Here’s the thing — when it comes to theory, the list just keeps growing backwards. A professor says in class one day “A was heavily influenced by B.” So I decide, just to get a better understanding, I’m going to have to look up a little more about B. But, astonishingly, B was greatly impacted by B’s interaction with C. And not only does C owe much of C’s thought to D, but C also was writing largely in opposition to the work of E. Now I have TWO branches to follow. And then I just wind up with a stack of finger-stained copies of the Writers and Readers Beginners Series books at the library circ desk.

In related book fun-ness: a couple of top 100 lists with the authors’ religious affiliation (!) from adherents.com

And also, I didn’t know Voice of the Shuttle was back! I remember it shutting down a few years ago because its funding was pulled. When did it come back? (I’ll admit that I haven’t really had much cause to use it for quite awhile, but it is nice to know it’s there).


O Solo mio

March 27, 2007

Just got wind on Gaper’s Block that the Solo Cup factory is pulling out of its plans to build on the old South Works steel mill in South Chicago.
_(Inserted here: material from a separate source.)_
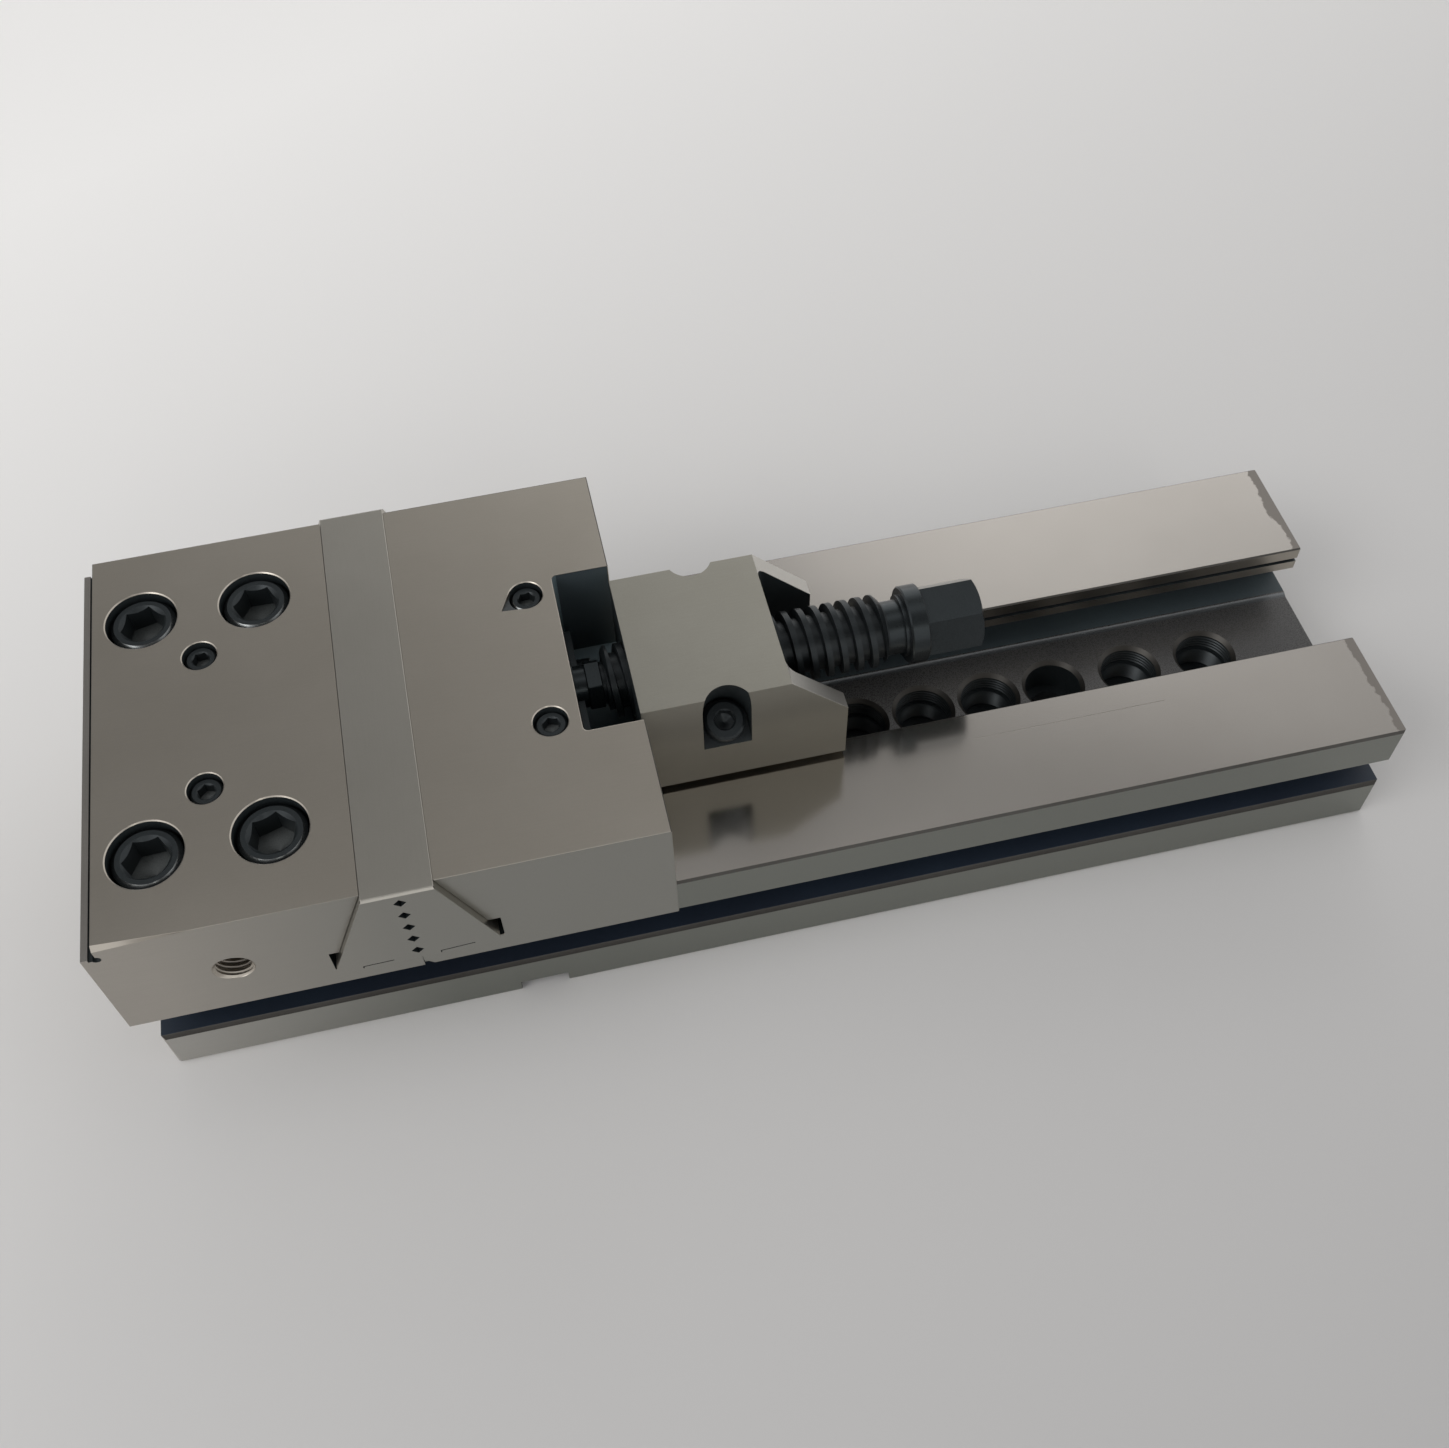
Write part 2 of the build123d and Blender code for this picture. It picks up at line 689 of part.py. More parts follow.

This is near-devastating news for South Chicago, a neighborhood that has steadily declined economically since the steel mills closed in the 80s. I did community work down there for a spell, when it had fairly recently been announced that Solo was going to move in and build on 118 acres the huge site — a chunk of land bigger than the Loop which has sat abandoned since South Works closed. People were very hopeful that the new plant would provide jobs and give the neighborhood a boost without opening the door to gentrification.

Who bought it? Southworks Development LLC, which owns the rest of the South Works site as well. Their plan: a huge retail, residential and high-tech commercial development along with park land. Here’s the thing: can you develop 500+ acres of lakefront property without pricing everyone out of the neighborhood?


Tuesday roundup.

March 27, 2007

Russians don’t like to read anymore, according to today’s Tuesday Marginalia at The Elegant Variation. The site links to the story at Moscow Times, but I’d rather send you via TEV because it’s an amazingly cool place to hang around. Quotes from the story I found particularly sad: “Eighty percent of parents read to their children in the 1970s, compared with only 7 percent today.”

“Literature has long been closely associated with spirituality and morality in this country, but no longer. Only 1 percent of 1,600 people surveyed in January said reading books would increase morality. Higher salaries and media censorship fared much better, according to the pollster, the Public Opinion Foundation.”

What makes us better people? Not Tolstoy. Not Dostoevsky. Money. And censors.

Someone else who actually reflects on/worries about (?) Southern Baptist state newspapers. I now live north of Southern Baptist territory, pretty much, and apparently state papers aren’t a huge thing in my current denomination. I grew up with them, though, and around discussion of issues that were brought up, debated in them. Greatest hits from my childhood and adolescence: the firing of Russell Dilday, bitter invectives against Freemasonry, Murphy Brown, and the decision that Seventh-Day Adventists are indeed Christian. Oh yeah, and the Walt Disney boycott.

There’s a new bank opening up in the ‘hood to the east of me. Oh, yeah. It’s going where Filter is. WTF? Closest coffee shop with actual couches. Closing. Where am I supposed to read Derrida now? Where can I go to feel hopelessly uncool as I wear my Old Navy jeans and “Bark if you Love Jesus” T-shirt whilst the hipsters and their emo haircuts listen to their iPods and wear vintage velvet blazers and sweaters with holes in the elbows? WHERE?!?

Drudge report reported that Democratic senators were going to reintroduce the ERA today. The link was to this story at CNSnews.com. (WHO?). It claims that Ted Kennedy, Barbara Boxer, Carolyn Maloney and Jarrold Nadler, along with the Feminist Majority Foundation, are going to make the announcement this afternoon. Funny thing: when I did a Google news search, the only ones reporting this story where Christian conservative sites like crosswalk.com and lifenews.com. And nary a mention on the Feminist Majority Web site. You’d think they would. Nothing on Kennedy’s site, he’s talking about Iraq. Nothing on Boxer’s. Her last news release was about tuberculosis. Maloney comes up just as dry (but she bears a striking resemblance to Jerri Blank). Ditto Nadler. (on the no info thing, not the Jerri Blank resemblance).

Oh Drudge, why must you TEASE me so? I know, I know. I should have known better.


Maravichu maravichu …

March 27, 2007

Welcome to Maravichu. Barthelola’s new home on the Web. Why here, why now?

here: I’ve tried every other blog service out there. Time for another one.

now: Because I can. Because I want to. And because I have studying that I SHOULD be doing but am not.

Who? Barthelola. Newly Midwestern. Likes to think about books, words, theology, philosophy, politics, music, film, news, beer and food. Likes to belligerently offer opinions and musings about all of the above. Has been burned by keeping “newsy” blogs in the past. Knows lots of elephant and knock-knock jokes. Likes to talk about journalism and media and culture. Named her bike after a chick that got raped by a swan.